In the days following protests over another video some have deemed egregiously racist, the Hart family hired the Cochran Firm — founded by famous O.J. Simpson attorney Johnnie Cochran Jr. — to sue Fieldston, accusing the institution of systematic racial discrimination against black students and their families. The suit, filed March 18 in the U.S. District Court’s Southern District of New York, demands not just changes in how Fieldston operates, but also the removal of the school’s leader, Jessica Bagby.
The complaint alleges racial discrimination, retaliation, aiding and abetting unlawful practices, and negligent hiring, training and supervision, according to Hart’s attorneys. It cites numerous examples of how Fieldston administrators allegedly systematically discriminated against African-American students or looked away when white students made racially insensitive comments.
Fieldston spokesman David Goldin didn’t respond to multiple follow-up questions addressed to Bagby regarding the lawsuit’s allegations and what the school is doing to address some of the issues it raises, but instead referred to a previous statement.
“One day we’ll have a better understanding about why this particular lawyer finds it productive to file frivolous lawsuits against Fieldston,” the statement said.
“But for today, we can say — without reservation — that this is meritless and does not reflect the truth about our school. Jessica Bagby is not going anywhere, and does not deserve to be blamed or scapegoated for whatever this family’s concerns may be.”
Significantly, the complaint alleges that African-American students were disciplined much harsher than non-African-American students. Additionally, Hart’s family claims the school used video surveillance to spy on African-American students, created a security policy that allowed African-American students to be stopped and aggressively interrogated by guards, and retaliated against students and parents who complained about racial discrimination.
But one retaliatory incident in particular stands out, Malakai’s lawyers said. When parents of a 12-year-old student voiced complaints about racial discrimination — and ultimately filed a lawsuit against Fieldston — the school fired back by making what the Cochran Firm described as false allegations to the state’s Child Protective Services office that the parents abused and neglected their child. Bagby also made a public statement calling the lawsuit “baseless,” while accusing the family of “profiteering” off of the incident, thereby putting money “ahead of students’ safety.”
Fieldston has come under fire recently for multiple racially motivated incidents, including two separate videos of students using racial slurs, and other issues that have roiled students, parents and the administration.
Students organized a sit-in the week of March 11, protesting these incidents and what some have described as disparate treatment of black and other non-white students there.
Bagby, meanwhile, has publicly acknowledged the school’s “current situation arises out of multi-year racial trauma” and maintained she, along with the board of trustees and administrative council, take responsibility for addressing “cultural and systemic concerns” to better serve Fieldston students and faculty of color.
The Hart lawsuit claims the collective discriminatory actions and practices by Bagby and other school leaders created a hostile educational environment for black students, denying them equal rights and benefits afforded non-black students there.

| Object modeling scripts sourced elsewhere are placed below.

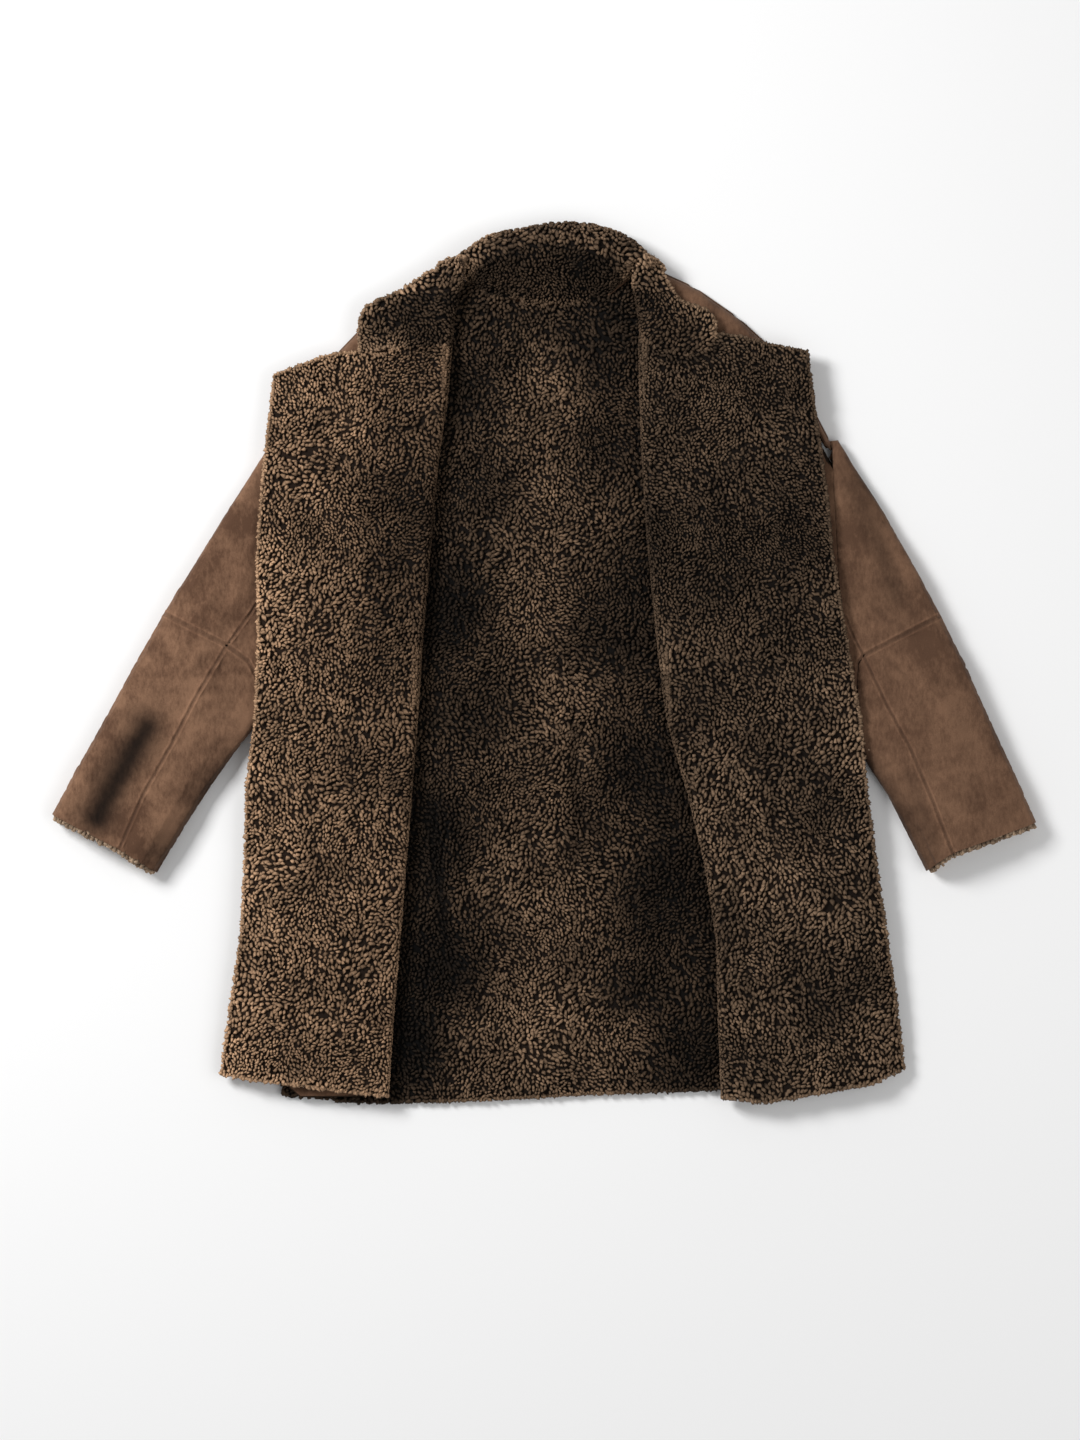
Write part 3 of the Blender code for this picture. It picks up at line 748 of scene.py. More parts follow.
def scattered(surface, faces, spacing, zone, rng):
    """Points strewn evenly over some of a surface's triangles, with the direction and a size at each."""
    corners = surface.points[surface.tris[faces]]
    area = np.linalg.norm(np.cross(corners[:, 1] - corners[:, 0], corners[:, 2] - corners[:, 0]), axis=1) / 2
    count = int(3.2 * area.sum() / spacing**2)
    chosen = rng.choice(len(area), count, p=area / area.sum())
    share = rng.random((count, 2))
    over = share.sum(axis=1) > 1
    share[over] = 1 - share[over]
    weights = np.column_stack((1 - share.sum(axis=1), share))
    points = (corners[chosen] * weights[..., None]).sum(axis=1)
    normals = unit((surface.normals[surface.tris[faces]][chosen] * weights[..., None]).sum(axis=1))
    size = curl_size(zone, points, normals) * rng.uniform(0.84, 1.2, count)
    kept = thinned(points, spacing * size)
    return points[kept], normals[kept], size[kept]


def rolled_collar(points):
    """How far each point of the collar is on its roll, from 0 on the stand to 1."""
    from_neck = np.linalg.norm(points[:, :2] / MM - NECK_CENTRE, axis=1)
    return np.clip((from_neck - ROLL_START) / 6, 0, 1) * (points[:, 1] > NECK_CENTRE[1] * MM + 62 * MM)


def curl_size(zone, points, normals):
    """How large the curls are at each point: finer up the fronts, on the collar's stand and over folds."""
    size = 1 + 0.12 * drift(points, 80 * MM, 51)
    if zone == "right":
        size *= 1.06 - 0.20 * np.clip(points[:, 1] / (60 * MM), 0, 1)
    if zone == "left":
        size *= 1.02 - 0.10 * np.clip(points[:, 1] / (150 * MM), 0, 1)
    if zone == "collar":
        size *= 0.90 + 0.22 * rolled_collar(points)
    size[normals[:, 2] < STEEP] *= 0.80
    return size


def zone_tone(zone, points):
    """How light the wool is at each point, with its painted light and shade, blended from the nearest of the
    zone's tones.
    """
    rows = np.array(WOOL_TONE_AND_PAINTED_LIGHT[zone])
    reach = 60.0
    near, share = rows[:, :2], rows[:, 2]
    away = ((points[:, None, :2] / MM - near) ** 2).sum(axis=2)
    weight = 1 / (away + reach**2 / 4) ** 2
    tone = (weight * share).sum(axis=1) / weight.sum(axis=1)
    if zone == "collar":
        # The collar's roll takes its painted highlight.
        tone += (ROLL_PAINTED_HIGHLIGHT - tone) * rolled_collar(points)
    return tone


# ---------------------------------------------------------------- meshes


def new_piece(name, points, tris, material):
    """A mesh object of these points and triangles, with its faces shaded smoothly."""
    mesh = bpy.data.meshes.new(name)
    mesh.vertices.add(len(points))
    mesh.vertices.foreach_set("co", np.ascontiguousarray(points, np.float32).ravel())
    mesh.loops.add(3 * len(tris))
    mesh.loops.foreach_set("vertex_index", np.ascontiguousarray(tris, np.int32).ravel())
    mesh.polygons.add(len(tris))
    mesh.polygons.foreach_set("loop_start", np.arange(0, 3 * len(tris), 3, dtype=np.int32))
    mesh.polygons.foreach_set("use_smooth", np.ones(len(tris), bool))
    mesh.update(calc_edges=True)
    mesh.materials.append(material)
    piece = bpy.data.objects.new(name, mesh)
    bpy.context.scene.collection.objects.link(piece)
    return piece


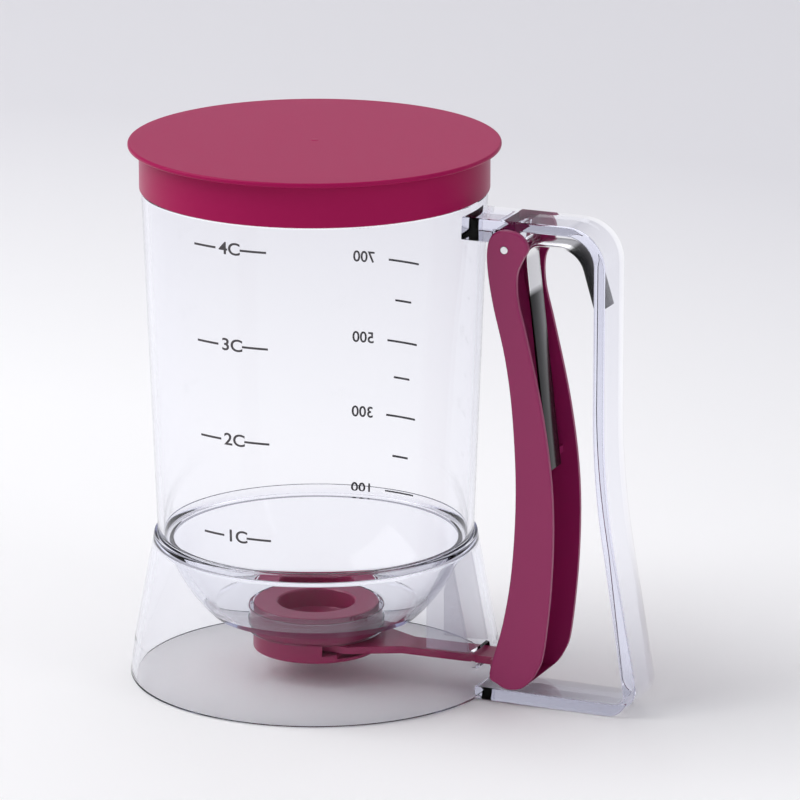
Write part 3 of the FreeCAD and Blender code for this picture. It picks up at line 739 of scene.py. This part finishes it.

Still, despite the academic culture the Harts described, “Malakai has been an active participant at the school throughout” his years there “in terms of helping the school live up to the Ethical Culture sort of mission,” his father, Carl, said.
And yet, by the time of that defining moment in eighth grade — long before controversy exploded in February over the slur-laced videos and the culture they allegedly speak to — it already had become clear to Hart what he was up against.
“At that point, I really just felt like we, as black students at Fieldston, didn’t really matter, and that kids were able to just say whatever they wanted about us, and (that) that was fine,” Malakai said. “After being vocal about that, and saying my complaints to the school constantly, and sort of getting silenced — it’s tiring.”
But it also doesn’t help, Malakai added, he and other black students are glaringly in the minority at Fieldston.
The school is “definitely predominantly white,” Malakai said. “I don’t think segregation and separation is really the problem here, because I think with that many white students, the best thing for students of color — particularly black students — to do is stick together.
“And that’s sort of what we’ve done throughout the years. It’s not a matter of separation. It’s a matter of survival.”
Fieldston officials and other plaintiffs are expected to be served with the lawsuit this week, according to court filings. The case has been assigned to Judge John Koeltl, a Clinton appointee probably best known for ultimately sentencing civil rights lawyer Lynne Stewart to 10 years in prison after she was accused of providing material assistance to a terrorist, working with 1993 World Trade Center bombing planner Omar Abdel-Rahman, and allegedly passing messages to his followers in Egypt.
Koeltl also is presiding over the Democratic National Committee’s lawsuit against the Russian Federation, WikiLeaks and the Trump campaign over alleged Russian interference in the 2016 presidential election.